5. The City recognizes that “Complete Streets” may be achieved through single elements incorporated into a particular project or incrementally through a series of smaller improvements or maintenance activities over time. The City will attempt to draw upon all possible funding sources to plan and implement this policy and shall investigate grants that may be available to make “Complete Streets” elements more economically feasible.

SECTION FOUR. During the planning phase of any public improvement project, a designee of the President of the Board of Public Service shall conduct a study and analysis relating to the addition and incorporation of one or more “Complete Streets” elements into the public transportation project. The study and analysis shall include cost estimates, whether the elements could be incorporated in a safe manner, the degree that such improvements or facilities may be utilized, the benefit of such improvements or facilities to other public transportation improvements, whether additional property is required, physical or area requirements or limitations and verify the availability of maintenance funds to support proposed improvements and any other factors deemed relevant.

Such study and analysis shall be submitted to the President of the Board of Public Service for consideration in the design and planning of the public transportation project.
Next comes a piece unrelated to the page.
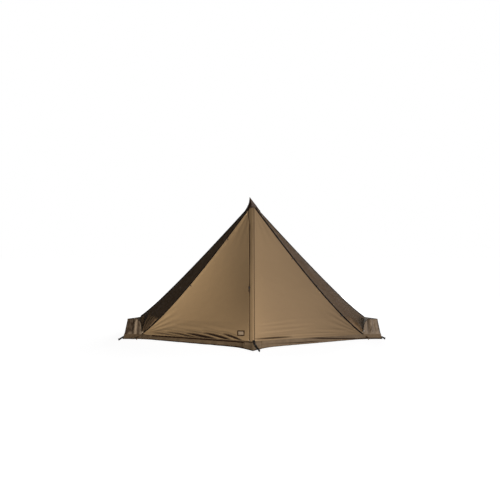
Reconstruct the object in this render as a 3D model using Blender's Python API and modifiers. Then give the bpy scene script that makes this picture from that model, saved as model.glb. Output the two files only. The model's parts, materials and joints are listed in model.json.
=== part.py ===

The President of the Board of Public Service shall consider the incorporation of one or more “Complete Streets” elements in each public transportation project to the extent that such is economically and physically feasible.

SECTION FIVE. Emergency Clause. This being an ordinance for the preservation of public peace, health and safety, it is hereby declared to be an emergency measure within the meaning of Sections 19 and 20 of Article IV of the Charter of the City of St. Louis and therefore this ordinance shall become effective immediately upon its passage and approval by the Mayor.